Ruben Loftus-Cheek brought some strength onto the pitch, but never really managed to use it going forward barring one carry of the ball.

Samuel Chukwueze and Noah Okafor, on the other hand, continued their disappointing nights in Monza as they had zero impact on the game and they are not doing themselves favours in terms of knocking on the door for a starting spot.

Pioli has tried to rotate a bit in recent games, but the players have let him down it must be said as there have been numerous individual errors that have cost Milan goals or points.

5. Questionable management

Speaking of rotation, Pioli has drawn criticism for his selection in the last two games. The coach rotated heavily against Monza where a win would have sent his team to second place, making six changes, and then he fielded a stronger side in the game where his side had a three-goal lead.

Given the eventual scoreline, it probably looks wise that he fielded close to a full strength line-up, but his overall approach and the tactics against the French side just didn’t feel right as Milan never really took control of the game.

Some players have committed a lot of individual errors in the last couple of games, but it’s also fair to say that Pioli’s tactics don’t seem to be working either. Simply put, there Rossoneri possess zero ability to take the sting out of games and it will cost them fatally against better opposition.


Tags AC Milan Rennes Milan


  1. Beppe #Marotta talks about how winning teams are built:
    “In 2019, as soon as I arrived at #Inter I sacrificed a figure like that of Luciano #Spalletti, who I consider to be a good coach, but who was part of the present and the past.
    The culture that existed was not a winning one, and I sacrificed a coach like him to get to #Conte, who I knew well and who led us to win
    the Scudetto in the second year. ”
    … part of the present and the past.
    ….the culture that existed was not a winning one.
    Does that remind us of someone else, but at Milan?
    All time worst defensive effort.
    One of the most undisciplined teams in all of Europe.
    High rate of muscle injuries.
    Your biggest rival owning you.
    So called best players on the team not only are not improving but actually regressing.
    Underperforming players not held accountable.
    In how many games, no matter if Milan plays vs Inter or vs. Salernitana, at home or on the road, any fans go in and feel confident that Milan will win?
    Does that sound like a winning culture?
    Marotta fired a much more established coach than Pioli to change the loser culture of the team.
    Also, even Spalletti himself knew that we have seen the best of him at Napoli and he walked away on a high note.
    We have seen the best of Pioli at Milan and only will get worse if he lingers around.
    A better team would have knocked out Milan yesterday.
    Even fans standards have dropped low. Many use the soft penalties (they were clear penalties) yesterday as an excuse that Milan wasn’t that bad. Over the last few years Milan has benefited on many occasions in same penalty situations. No one complained about soft penalties when they go in Milan favor.
    Don’t care about Conte the person but he is without doubt a winner, especially in Italy. He won’t stay long but he will create the culture that will then carried over to the next coach.
    BTW Motta’s Bologna, currently on the live table is only 4 points behind Milan and 6 away from 2nd spot. Look at the quality of his squad compared to Milan’s or Juventus and tell me Pioli isn’t the problem and you want him to still coach your team next season. Not only they get results but his team actually plays very good team football, offensively and defensively. He doesn’t rely on an individuals like Pioli. And he has been there only a year and a half.
    Get him before Juventus does, who are also looking to get rid of that underperforming dinosaur Allegri.
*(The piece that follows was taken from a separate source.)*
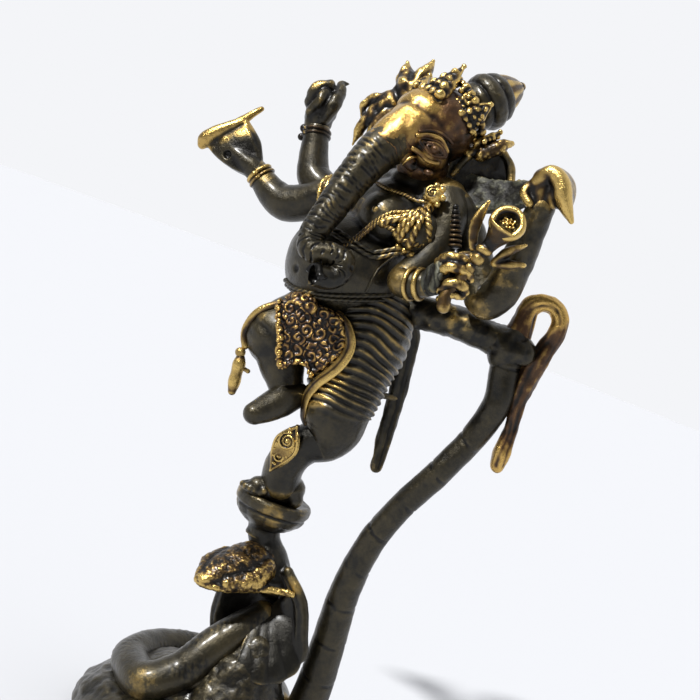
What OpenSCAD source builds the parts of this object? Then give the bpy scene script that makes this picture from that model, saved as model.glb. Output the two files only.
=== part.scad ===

    1. I agree most teams do play much nicer football than Milan even the one below us. While Adli isn’t that great of a player the only reason I do like him is because he is the only one who moves the ball quickly in our team in that case if you can’t do 3-4 quick passes the only option is to rely on individual skills. Otherwise the team is too predictable and reaching the opposition goal would be difficult. So whether Pioli is a good coach or not depends whether he is choosing to stick to his tactics because this team really can’t make some passes or is he choosing these tactics because he thinks his tactics are good. For me it seems a bit of both thus the blame shouldn’t be all on him.

    2. Except Conte wasn’t a ‘winner’ in his last gig and was beaten by Pioli after he alienated the players and club.
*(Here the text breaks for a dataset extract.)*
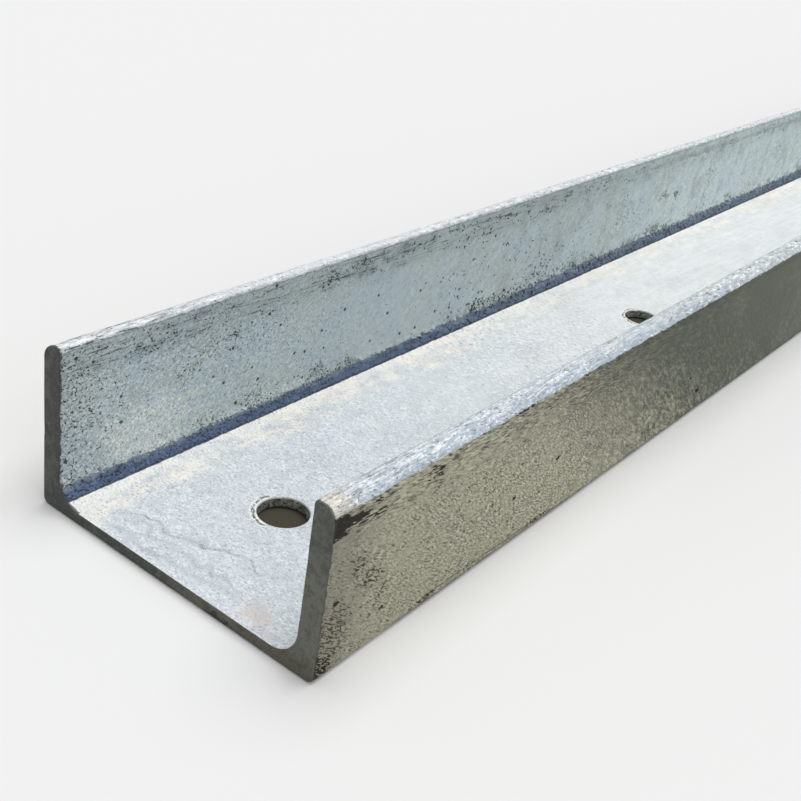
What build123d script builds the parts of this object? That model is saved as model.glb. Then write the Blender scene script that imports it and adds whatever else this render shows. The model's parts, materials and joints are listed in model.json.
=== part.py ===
from build123d import *

import math
import os

# Parallel flange channel in hot rolled steel, dipped in zinc after it was cut and drilled.
# One rolled bar, so one solid. It lies on the back of its web, with its flanges up.
# The origin is at the middle of the underside, Y runs along the bar and Z is up.
# All sizes are in millimetres.

# Length of the bar
bar_length = 1800.0

# Section
web_width = 150.0
flange_height = 75.0
web_thickness = 5.5
flange_thickness = 10.0

# Rolled corners of the section
root_radius = 12.0
heel_radius = 3.0
toe_outer_radius = 7.0
toe_inner_radius = 2.0
least_toe_flat = 0.5

# Row of bolt holes on the centre line of the web
hole_diameter = 22.0
hole_count = 6
end_to_first_hole = 65.0
hole_pitch = (bar_length - 2 * end_to_first_hole) / (hole_count - 1)

# Edges at both cut ends, left round by the zinc
cut_edge_radius = 0.6

# Edge around each hole on both faces of the web, where the burr was taken off
hole_edge_bevel = 0.6

# Two places closer than this are the same place
same_place = 0.001


def is_same(first, second):
    """Tells whether two distances are the same."""
    return math.isclose(first, second, abs_tol=same_place)


def round_pair(outline, from_middle, height, radius):
    """Rounds the two corners at one height, one each side of the middle."""
    pair = [
        corner
        for corner in outline.vertices()
        if is_same(abs(corner.X), from_middle) and is_same(corner.Y, height)
    ]
    return fillet(pair, radius)


def channel_outline():
    """The section of the bar, standing on the back of its web."""
    outside = web_width / 2
    inside = outside - flange_thickness
    # A thin flange keeps a flat between the two round corners of its toe
    toe_room = flange_thickness - toe_inner_radius - least_toe_flat
    corners = [
        (-outside, 0),
        (outside, 0),
        (outside, flange_height),
        (inside, flange_height),
        (inside, web_thickness),
        (-inside, web_thickness),
        (-inside, flange_height),
        (-outside, flange_height),
    ]
    outline = make_face(Polyline(corners, close=True))
    outline = round_pair(outline, outside, 0, heel_radius)
    outline = round_pair(outline, inside, web_thickness, root_radius)
    outline = round_pair(outline, outside, flange_height, min(toe_outer_radius, toe_room))
    outline = round_pair(outline, inside, flange_height, toe_inner_radius)
    return outline


def rolled_bar():
    """The plain bar, with the edges of its two cut ends rounded."""
    bar = extrude(Plane.XZ * channel_outline(), bar_length / 2, both=True)
    ends = bar.faces().filter_by(Axis.Y)
    end_edges = [edge for end in ends for edge in end.edges()]
    return fillet(end_edges, cut_edge_radius)


def drill_web(bar):
    """The bar with its row of bolt holes, evenly spaced between the two end holes."""
    drill = Cylinder(hole_diameter / 2, flange_height)
    for place in GridLocations(hole_pitch, hole_pitch, 1, hole_count):
        bar -= place * drill
    rims = [
        edge
        for edge in bar.edges().filter_by(GeomType.CIRCLE)
        if is_same(edge.arc_center.X, 0)
    ]
    return chamfer(rims, hole_edge_bevel)


channel = drill_web(rolled_bar())
channel.label = "channel"

os.makedirs("parts", exist_ok=True)
export_step(channel, "parts/channel.step")
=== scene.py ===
import json
import logging
import math
from collections.abc import Callable, Iterator
from contextlib import contextmanager
from dataclasses import dataclass, field
from enum import Enum

import bmesh
import bpy
from mathutils import Matrix, Vector


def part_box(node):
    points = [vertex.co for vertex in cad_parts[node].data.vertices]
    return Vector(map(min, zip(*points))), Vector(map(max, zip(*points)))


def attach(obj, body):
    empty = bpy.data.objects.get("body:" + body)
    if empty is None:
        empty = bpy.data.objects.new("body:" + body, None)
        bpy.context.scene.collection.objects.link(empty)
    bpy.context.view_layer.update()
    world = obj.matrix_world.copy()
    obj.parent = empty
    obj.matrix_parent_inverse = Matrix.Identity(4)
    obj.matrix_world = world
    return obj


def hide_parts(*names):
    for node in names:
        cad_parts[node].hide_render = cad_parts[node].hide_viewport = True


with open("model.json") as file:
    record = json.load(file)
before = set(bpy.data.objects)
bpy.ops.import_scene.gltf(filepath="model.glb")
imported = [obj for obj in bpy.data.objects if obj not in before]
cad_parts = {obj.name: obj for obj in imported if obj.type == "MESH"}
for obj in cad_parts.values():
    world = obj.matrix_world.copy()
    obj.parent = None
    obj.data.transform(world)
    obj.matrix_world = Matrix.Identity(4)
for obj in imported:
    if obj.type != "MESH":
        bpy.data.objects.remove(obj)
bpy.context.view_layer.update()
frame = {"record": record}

# A hot-dip galvanised steel channel. X runs across the web, Y along the bar with the seen end at -Y, and Z up
# from the back of the web. Lengths are in metres, as in the frame. In the finishes, places and sizes are in
# millimetres, along counts from the seen end, and the other numbers are strengths.

log = logging.getLogger("steel_channel")

MM = 0.001
# Two places closer than this are the same place
TINY = 0.02 * MM
# A face looks along an axis where its normal has more than this along it
FACING = 0.9

Socket = bpy.types.NodeSocket
Edge = bmesh.types.BMEdge
Face = bmesh.types.BMFace
Colour = tuple[float, float, float]
Sizes = tuple[float, float, float]
Direction = tuple[float, float, float]


class Turn(Enum):
    """The three axes, by their letter."""

    ACROSS = "X"
    ALONG = "Y"
    UP = "Z"


class Part(Enum):
    """What is selected in edit mode."""

    EDGE = "EDGE"
    FACE = "FACE"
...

      Whatever imaginary standards you think you’re setting for yourself, if Milan finish in the top 3 and reach the late stages of the Europa league then Pioli hopefully won’t be going anywhere.

    3. Hey we’ve had a certain manager with winning mentality, a symbol of the club who said they have a 5 year plan to win the championship. This winning mentality of our capitano rubbed on our players who against all odds won it in 3 years from the plan. They did it in 3 years with restricted budget and had further development in place with multipage strategic plan written and sent to owners who didn’t even take time and take it into consideration.

      We all know what happened next. There’s no winning mentality in this club anymore. It’s a talent factory. A stepping stone club.

      1. Going in hard these days eh Ted 😁
        But tbh it’s all facts. Ppl just don’t want to admit. It was just smoke and mirrors. They did all this to get the same or worse results as last year. When they made these grand moves, beat their chest and say they know/can do better and they don’t, questions gotta be answered. And it’s right to question and have ire drawn onto them

    4. Agree, Conte would instill a winning mentality in our players, and the coach that succeeds him will have a better team to work with

  2. the only learn is, Moncada found another “French super star” in mighty Rennes, potentially bargain who score hattrick against us. he’s French so he’s qualified

  3. We won*. It was fun. We’re through.

    * the tie.

    Not a lot more to say about a qualifying Europa league round.

    Atalanta are the big challenge. We need to revert to the January line up that has put us on this run.